### WHAT IS BEING ASKED
Go through the lines below and copy each one that holds the string "part".

** Start SUPPLIED MATERIAL **

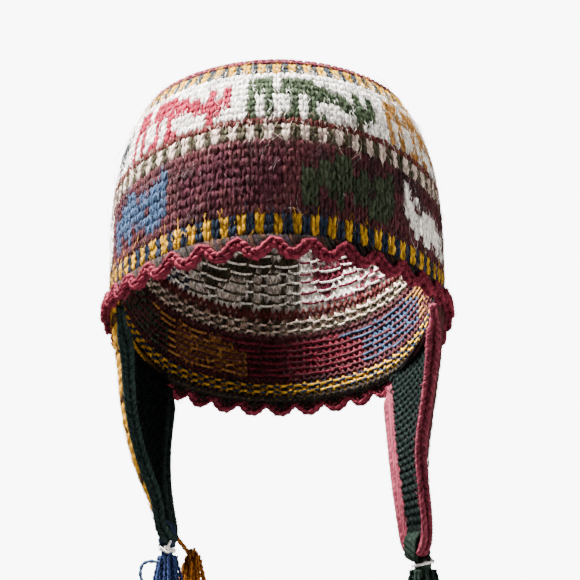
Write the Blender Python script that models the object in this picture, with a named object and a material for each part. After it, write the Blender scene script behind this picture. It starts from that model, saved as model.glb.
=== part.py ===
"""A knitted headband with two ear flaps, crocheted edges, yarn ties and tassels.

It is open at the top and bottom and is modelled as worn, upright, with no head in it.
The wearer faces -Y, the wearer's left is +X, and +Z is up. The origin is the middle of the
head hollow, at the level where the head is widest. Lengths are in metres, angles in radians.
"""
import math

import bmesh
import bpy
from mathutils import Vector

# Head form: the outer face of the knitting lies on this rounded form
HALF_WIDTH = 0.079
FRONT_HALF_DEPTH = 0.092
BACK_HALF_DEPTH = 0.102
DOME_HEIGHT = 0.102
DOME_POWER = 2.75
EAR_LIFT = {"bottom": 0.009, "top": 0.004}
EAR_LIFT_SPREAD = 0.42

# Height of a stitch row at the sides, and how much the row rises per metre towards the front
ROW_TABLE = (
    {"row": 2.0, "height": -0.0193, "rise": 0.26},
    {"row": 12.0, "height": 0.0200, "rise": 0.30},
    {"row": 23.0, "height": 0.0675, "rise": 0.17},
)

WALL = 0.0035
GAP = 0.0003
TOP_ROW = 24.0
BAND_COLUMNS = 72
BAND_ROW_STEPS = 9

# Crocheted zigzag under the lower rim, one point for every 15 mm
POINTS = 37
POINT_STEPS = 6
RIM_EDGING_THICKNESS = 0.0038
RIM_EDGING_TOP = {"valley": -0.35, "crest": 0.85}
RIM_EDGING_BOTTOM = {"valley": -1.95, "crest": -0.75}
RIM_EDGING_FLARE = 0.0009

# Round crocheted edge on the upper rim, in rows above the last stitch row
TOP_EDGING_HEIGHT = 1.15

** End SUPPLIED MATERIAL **

### ANSWER BELOW
Write the Blender Python script that models the object in this picture, with a named object and a material for each part. After it, write the Blender scene script behind this picture. It starts from that model, saved as model.glb.
=== part.py ===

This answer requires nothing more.